Do you believe this information ought to be provided as well to this House, since it is covered under Treasury Board guidelines and the motion was specific in that regard?

2:15 p.m.

Professor Emeritus, Department of Political Studies, Queen's University, As an Individual

Dr. Ned Franks

Yes, I do. It's again the question implied by the old expression, “buying a pig in a poke”, that you don't know what you're getting. I think that Parliament and the people of Canada need to know what they're getting in terms of the cost implications, when they're looking at a significant expenditure bill. So, yes, I go that far—and probably further, actually.

2:15 p.m.

Liberal

Scott Brison Liberal Kings—Hants, NS

You would go further.
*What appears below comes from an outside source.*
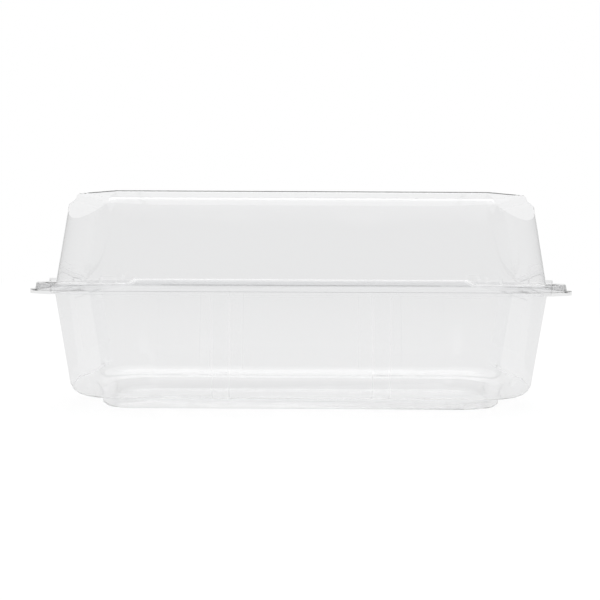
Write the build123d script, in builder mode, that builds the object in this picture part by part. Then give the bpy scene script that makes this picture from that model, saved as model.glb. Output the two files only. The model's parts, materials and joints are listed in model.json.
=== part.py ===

Please elaborate on that. This is important.

2:15 p.m.

Professor Emeritus, Department of Political Studies, Queen's University, As an Individual

Dr. Ned Franks

Well, cost estimates are uncertain quite often. They depend on the caseload and the sampling technique used in the evaluation. They depend on the methodology of the analysis of how those costs trickle through the stream of implications flowing from an action.

2:15 p.m.

Liberal

Scott Brison Liberal Kings—Hants, NS

The ministers said yesterday that some of the information was not relevant because the costs would be 10 or 15 years in the future. We make decisions here that have long-term impacts. In fact, many of our decisions will have impacts 20 or 30 years in the future. So our view was that those ought to be included. However, the ministers said that because of the fact that some of the costs were going to be borne by future governments and future taxpayers or future citizens some 15 or 20 years out, it meant that the information need not be included in the information provided to Parliament.

Would you agree with the ministers on that?